According to such rule, narrow "freedom" consists in the ability to have an above average work ethic (even though this might be taken away from us if certain events transpire). When you go to college, you get "qualified" which means that you can argue your opinions in a professional setting. In reality, you can generate your opinions on motivations that are either entirely corrupt or perfectly moral, but this never comes to the surface if you don't want it to, and it is probably imprudent to make that your selling point. Then you use your freedom to try to get things done in a manner that is productive, but if you don't have the resources to accomplish something, then--no matter how noble the purpose--no one else is bound to be controlled by your rationale or give energy accordingly. You have to pay someone to care about what you think, unless they are your family, a good friend, or someone you go to church with, and that is freedom. )

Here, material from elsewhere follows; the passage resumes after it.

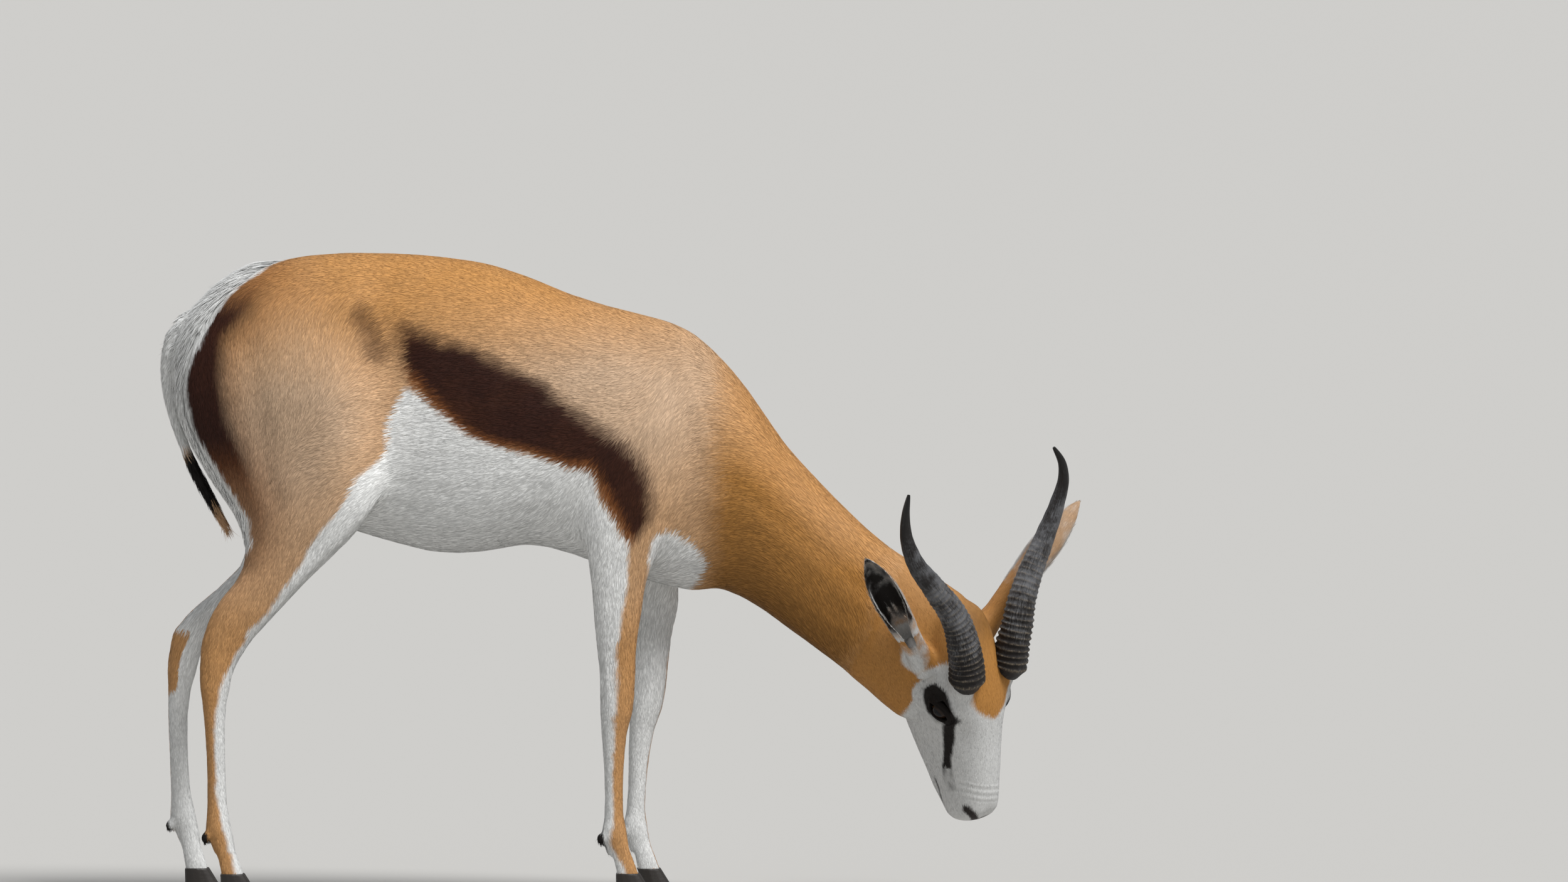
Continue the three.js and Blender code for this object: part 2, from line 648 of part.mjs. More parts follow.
function earSolid(ear) {
  const { curve, open, across, way } = earFrame(ear);
  const rings = [];
  for (let i = 0; i <= EAR_STEPS; i++) {
    const t = i / EAR_STEPS;
    const r = along(EAR_RADIUS, t);
    const half = THREE.MathUtils.degToRad(along(EAR_OPEN, t));
    const spine = curve.getPoint(t).addScaledVector(open, r * 0.4);
    const edge = (radius, k) => {
      const angle = half * (2 * (k / (EAR_ARC - 1)) - 1);
      return spine.clone()
        .addScaledVector(open, -radius * Math.cos(angle))
        .addScaledVector(across, radius * Math.sin(angle));
    };
    const ring = [];
    for (let k = 0; k < EAR_ARC; k++) ring.push(edge(r, k));
    for (let k = EAR_ARC - 1; k >= 0; k--) ring.push(edge(r - EAR_THICKNESS, k));
    rings.push(ring);
  }
  const leaf = solidOf(skinOver(rings));
  const stem = new THREE.CatmullRomCurve3([
    curve.getPoint(0).addScaledVector(way, -32).addScaledVector(open, 4),
    curve.getPoint(0).addScaledVector(way, -8).addScaledVector(open, 6),
    curve.getPoint(0.16).addScaledVector(open, 6.5),
  ]);
  const root = solidOf(tubeAlong(stem, 6, 10, (t) => {
    const r = Math.max(20 * (1 - t) ** 0.3, 3);
    return [r, r];
  }));
  const wall = along(EAR_RADIUS, 0.5) * 0.6 - EAR_THICKNESS / 2;
  const inside = curve.getPoint(0.5).addScaledVector(open, -wall);
  return { solid: leaf.add(root), cutAt: curve.getPoint(EAR_FOOT), way, inside };
}

// Tail: thin, hanging close behind the rump, with a tuft at its end

const TAIL = [
  vec(-292, -2, 710), vec(-318, -2, 709), vec(-338, -3, 690), vec(-345, -4, 656), vec(-343, -6, 622),
  vec(-335, -9, 590), vec(-321, -13, 556), vec(-303, -17, 524), vec(-283, -21, 494), vec(-263, -23, 464),
];

const TAIL_FOOT = 0.2; // share of the tail's run inside the rump

function tailSolid() {
  const curve = new THREE.CatmullRomCurve3(TAIL);
  const radii = (t) => {
    const tuft = t > 0.62 ? 4 * Math.sin((Math.PI * (t - 0.62)) / 0.42) : 0;
    const r = TAIL_ROOT_RADIUS * (1 - t) + 4.5 * t + tuft;
    return [r, r];
  };
  const solid = join([solidOf(tubeAlong(curve, 22, 10, radii)), ...tuftLocks(curve)]);
  return { solid, cutAt: curve.getPoint(TAIL_FOOT), way: curve.getTangent(TAIL_FOOT) };
}

// Locks: flat, tapered and bent, with their roots sunk in what they grow from

/** Seeded random numbers from -1 to 1. */
function variation(seed) {
  let state = seed;
  return () => {
    state = (Math.imul(state, 1664525) + 1013904223) >>> 0;
    return state / 2147483648 - 1;
  };
}

/** A lock along a few points, its broad side towards the way given. */
function lock(points, halfWidth, halfThickness, outward) {
  const radii = (t) => {
    const taper = Math.sqrt(1 - 0.97 * t);
    return [halfThickness * taper, halfWidth * taper];
  };
  return solidOf(tubeAlong(new THREE.CatmullRomCurve3(points), 4, 4, radii, outward));
}

const CREST = [vec(-178, 0, 796), vec(-224, 0, 788), vec(-262, 0, 768), vec(-290, 0, 741), vec(-312, 0, 706)];
const CREST_ROWS = 6;
const CREST_COLUMNS = 3;
const CREST_SPREAD = 11; // between columns
const CREST_LOCK = 56; // length of a lock
const CREST_CORE = 5; // height of the core that the locks stand in

function crestSolid(body) {
  const path = new THREE.CatmullRomCurve3(CREST);
  const run = path.getLength();
  const vary = variation(7);
  const outwardAt = (t) => vec(0, -1, 0).cross(path.getTangent(t)).normalize();
  const locks = [];
  for (let row = 0; row < CREST_ROWS; row++) {
    for (let column = 0; column < CREST_COLUMNS; column++) {
      const t = Math.min((row + 0.4 * (column % 2)) / CREST_ROWS, 0.9);
      const side = (column - (CREST_COLUMNS - 1) / 2) * CREST_SPREAD + 2 * vary();
      const length = CREST_LOCK * (1 + 0.12 * vary());
      const rise = THREE.MathUtils.lerp(12, 29, t) + 2 * vary();
      const points = [-5, rise * 0.5, rise].map((height, k) => {
        const at = Math.min(t + (0.5 * k * length) / run, 1);
        return path.getPoint(at).addScaledVector(outwardAt(at), height).add(vec(0, side * (1 + 0.15 * k), 0));
      });
      const over = Math.max(t + length / run - 1, 0) * run; // carries the last rows past the path's end
      points[2].addScaledVector(path.getTangent(1), over);
      points[1].addScaledVector(path.getTangent(1), over * 0.4);
      locks.push(lock(points, 8.5, 2.4, outwardAt(t)));
    }
  }
  const core = solidOf(tubeAlong(path, 8, 10, (t) => [CREST_CORE, 15 - 5 * t], vec(0, 1, 0).cross(vec(1, 0, 0))));
  let crest = join([core, ...locks]);
  const clear = CUT * 1.1;
  for (const [x, y, z] of [[0, 0, 0], [-1, 0, 0], [0, 0, 1], [0, 1, 0], [0, -1, 0], [-0.7, 0, 0.7]]) {
    crest = crest.subtract(body.translate([x * clear, y * clear, z * clear]));
  }
  return largest(crest);
}

const TUFT_LOCKS = 12;

/** Locks round the end of the tail, the longest past its tip. */
function tuftLocks(curve) {
  const vary = variation(19);
  const locks = [];
  for (let i = 0; i < TUFT_LOCKS; i++) {
    const t = 0.66 + (0.3 * i) / TUFT_LOCKS;
    const way = curve.getTangent(t);
    const angle = 2.4 * i;
    const first = way.clone().cross(vec(0, 1, 0)).normalize();
    const outward = first.multiplyScalar(Math.cos(angle)).add(vec(0, Math.sin(angle), 0));
    const length = 44 + 6 * vary();
    const points = [0, 6 + vary(), 7 + 2 * vary()].map((height, k) =>
      curve.getPoint(t).addScaledVector(way, (k * length) / 2).addScaledVector(outward, height));
    locks.push(lock(points, 5, 1.8, outward));
  }
  return locks;
}

// Assembly

const trunkRings = swell(ringsOf(smoothRows(TRUNK, TRUNK_RINGS), TRUNK_SIDES), bothSides(TRUNK_SWELLINGS));
const neckRings = ringsOf(smoothRows(NECK, 16), 26);

const legs = [
  { name: 'foreleg_right', rows: FORELEG, side: -1, stance: AS_DRAWN, knee: 247, top: 372 },
  { name: 'foreleg_left', rows: FORELEG, side: 1, stance: FAR_FORELEG, knee: 247, top: 372 },
  { name: 'hindleg_right', rows: HINDLEG, side: -1, stance: AS_DRAWN, knee: 272, top: 430 },
  { name: 'hindleg_left', rows: HINDLEG, side: 1, stance: FAR_HINDLEG, knee: 288, top: 436 },
];

const earRight = earSolid(EAR_RIGHT);
const earLeft = earSolid(EAR_LEFT);
const tail = tailSolid();

const solids = [
  solidOf(skinOver(trunkRings)),
  solidOf(skinOver(neckRings)),
  headSolid(),
  earRight.solid,
  earLeft.solid,
  tail.solid,
];

const cuts = [
  plate(vec(348, 0, 540), vec(1, 0, -0.02), 420), // neck from torso
  plate(vec(542, 0, 352), vec(146, 0, -76), 280, 112), // head from neck
  plate(earRight.cutAt, earRight.way, 52),
  plate(earLeft.cutAt, earLeft.way, 52),
  plate(tail.cutAt, tail.way, 40),
];

const probes = {
  torso: vec(60, 0, 600),
  neck: vec(470, 0, 400),
  head: inHead(60, 0, -30),
  ear_right: earRight.inside,
  ear_left: earLeft.inside,
  tail: new THREE.CatmullRomCurve3(TAIL).getPoint(0.4),
};

const feet = [];
for (const { name, rows, side, stance, knee, top } of legs) {
  const placed = limbRows(rows, side, stance);
  solids.push(limb(rows, side, stance));
  const { foot, solids: extra } = footSolids(placed);
  solids.push(...extra);
  feet.push({ name, foot });
  const middle = (height) => {
    const spot = placed.reduce((best, row) => (
      Math.abs((row.az + row.bz) / 2 - height) < Math.abs((best.az + best.bz) / 2 - height) ? row : best));
    return vec((spot.ax + spot.bx) / 2, (spot.ay + spot.by) / 2, height);
  };
  cuts.push(plate(middle(top), vec(0, 0, 1), name.startsWith('fore') ? 100 : 150));
  cuts.push(plate(middle(knee), vec(0, 0, 1), 70));
  probes[`${name}_upper`] = middle(top - 30);
  probes[`${name}_lower`] = middle(knee - 60);
}

const whole = join(solids);
const pieces = whole.subtract(join(cuts)).decompose();

const COAT = { color: 0xa9733f, roughness: 0.9, metalness: 0 };
const HORN = { color: 0x2b2724, roughness: 0.55, metalness: 0 };
const HOOF = { color: 0x1d1a18, roughness: 0.5, metalness: 0 };
const EYEBALL = { color: 0x120d0a, roughness: 0.08, metalness: 0 };

const group = new THREE.Group();

function addMesh(name, geometry, finish) {
  const mesh = new THREE.Mesh(geometry, new THREE.MeshStandardMaterial(finish));
  mesh.name = name;
  group.add(mesh);
}

for (const [name, at] of Object.entries(probes)) {
  const piece = pieceAt(pieces, at);
  if (!piece) throw new Error(`no piece at ${name}`);
  addMesh(name, geometryOf(piece), COAT);
}
addMesh('croup_crest', geometryOf(crestSolid(whole)), COAT);
for (const [side, label] of [[1, 'left'], [-1, 'right']]) {
  addMesh(`horn_${label}`, geometryOf(hornSolid(side)), HORN);
}
for (const { name, foot } of feet) {
  for (const [claw, label] of [[1, 'left'], [-1, 'right']]) {
    addMesh(`hoof_${name}_${label}`, geometryOf(solidOf(hoof(foot, claw))), HOOF);
  }
}
for (const [side, label] of [[1, 'left'], [-1, 'right']]) {
  addMesh(`eye_${label}`, geometryOf(solidOf(eyeball(side).applyMatrix4(headFrame))), EYEBALL);
}

// The origin goes to the middle of the bounding box's bottom.
const bounds = new THREE.Box3().setFromObject(group);
const shift = vec(-(bounds.min.x + bounds.max.x) / 2, -(bounds.min.y + bounds.max.y) / 2, -bounds.min.z);
for (const mesh of group.children) mesh.geometry.translate(shift.x, shift.y, shift.z);

export default group;
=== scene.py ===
"""A grazing springbok, life size, dressed with skin, coat, horns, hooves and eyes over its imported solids."""

import logging
import math
from dataclasses import dataclass
from enum import Enum

import bmesh
import bpy
import numpy as np
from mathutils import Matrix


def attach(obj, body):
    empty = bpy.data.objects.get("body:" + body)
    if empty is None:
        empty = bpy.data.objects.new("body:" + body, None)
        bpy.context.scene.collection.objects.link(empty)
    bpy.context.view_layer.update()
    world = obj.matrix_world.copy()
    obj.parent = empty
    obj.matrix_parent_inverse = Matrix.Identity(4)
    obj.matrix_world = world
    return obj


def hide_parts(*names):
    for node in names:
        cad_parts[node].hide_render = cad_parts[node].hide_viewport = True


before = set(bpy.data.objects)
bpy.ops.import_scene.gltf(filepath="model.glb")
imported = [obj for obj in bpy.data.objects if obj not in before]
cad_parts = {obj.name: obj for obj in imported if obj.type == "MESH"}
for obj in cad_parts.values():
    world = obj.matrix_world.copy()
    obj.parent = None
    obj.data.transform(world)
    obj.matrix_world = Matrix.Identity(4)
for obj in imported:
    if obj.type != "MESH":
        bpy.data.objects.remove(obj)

import openvdb as vdb
from mathutils import Vector
from mathutils.bvhtree import BVHTree

log = logging.getLogger("springbok")

MM = 0.001
MIDDLE_Y = 0.0503  # the animal's plane of symmetry

Colour = tuple[float, float, float]
Place = tuple[float, float, float]
Outline = tuple[tuple[float, float], ...]
Track = tuple[Place, ...]
Stops = tuple[tuple[float, float], ...]
Array = np.ndarray
Mesh, Object, Material, Socket = bpy.types.Mesh, bpy.types.Object, bpy.types.Material, bpy.types.NodeSocket


class Region(Enum):
    """A part of the body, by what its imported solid's name begins with."""

    TORSO = "torso"
    NECK = "neck"
    HEAD = "head"
    EAR_RIGHT = "ear_right"
    EAR_LEFT = "ear_left"
    TAIL = "tail"
    FORE_RIGHT_UPPER = "foreleg_right_upper"
    FORE_RIGHT_LOWER = "foreleg_right_lower"
    FORE_LEFT_UPPER = "foreleg_left_upper"
    FORE_LEFT_LOWER = "foreleg_left_lower"
    HIND_RIGHT_UPPER = "hindleg_right_upper"
    HIND_RIGHT_LOWER = "hindleg_right_lower"
    HIND_LEFT_UPPER = "hindleg_left_upper"
    HIND_LEFT_LOWER = "hindleg_left_lower"
    HOOF = "hoof"


REGIONS = list(Region)
EARS = (Region.EAR_RIGHT, Region.EAR_LEFT)
LEGS = {f"{end}_{side}": (Region(f"{end}leg_{side}_upper"), Region(f"{end}leg_{side}_lower"))
        for end in ("fore", "hind") for side in ("right", "left")}
UPPER_LEGS = tuple(upper for upper, _ in LEGS.values())
LOWER_LEGS = tuple(lower for _, lower in LEGS.values())


@dataclass(frozen=True)
class ByRegion:
    """A number for each region, the same on the animal's right and left."""

    torso: float
    neck: float
    head: float
    ears: float
    tail: float
    upper_legs: float
    lower_legs: float
    hooves: float

    def at(self, region: Array) -> Array:
        """The number of each point, from the region that it belongs to."""
        legs = (self.upper_legs, self.lower_legs) * len(LEGS)
        table = (self.torso, self.neck, self.head, self.ears, self.ears, self.tail, *legs, self.hooves)
        return np.array(table)[region]


# Plain sums on points.


def unit(vectors: Array) -> Array:
    """The same vectors, each of length one."""
    return vectors / np.maximum(np.linalg.norm(vectors, axis=-1, keepdims=True), 1e-9)


def ease(low: float, high: float, value: Array) -> Array:
    """Zero below low, one above high, and a smooth rise between them."""
    t = np.clip((value - low) / (high - low), 0, 1)
    return t * t * (3 - 2 * t)


def bell(value: Array, middle: float, width: float) -> Array:
    """One at the middle, falling smoothly to zero on both sides of it."""
    return np.exp(-((value - middle) / width) ** 2)


def ramp(value: Array, stops: Stops) -> Array:
    """A number read between stops, each a value and the number that belongs to it."""
    return np.interp(value, *zip(*stops))


def turns(count: int) -> Array:
    """Evenly spaced turns around a circle."""
    return np.linspace(0, 2 * np.pi, count, endpoint=False)


def among(region: Array, *parts: Region) -> Array:
    """Which points belong to any of some regions."""
    return np.isin(region, [REGIONS.index(part) for part in parts])


def nearest_on(points: Array, start: Array, end: Array) -> tuple[Array, Array]:
    """Reads points against one straight stretch.

    Args:
        points: One point a row, flat or in space.
        start: One end of the stretch.
        end: Its other end.

    Returns:
        Distance of each point from the stretch, and how far along it the nearest place lies, from zero to one.
    """
    way = end - start
    t = np.clip((points - start) @ way / max(float(way @ way), 1e-12), 0, 1)
    return np.linalg.norm(points - start - t[:, None] * way, axis=1), t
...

Now Christian freedom and indeed what we might hope for in the term exceed this, because they, in part, depend on enlightenment (as in "enlightens me with his gifts") and convictions (about what is unseen). That is the religious freedom we relished so much in the country up until recent decades--the freedom to criticize something at its very foundation for no other reason than to generate better information about it. A good sermon does this to us on Sundays. Don't let the idea that Concordia is a Lutheran institution get to your head--the way of the world to respond to emotion with emotion and to reasons with reason, but to enlightenment with ignorance and to conviction with mockery.
I apologize for such a lengthy comment, but hope there is something interesting in it for you.
Re: Project new and improved Confirmation!
Posted On: January 03rd, 2008 at 2:32 pm by J Hansen
I hope that finals worked out well for you!
I hadn't seen that St. Augustine book before, which you listed in this post. He did quite a bit for early church music, so I might have to check it out. Thanks for posting that!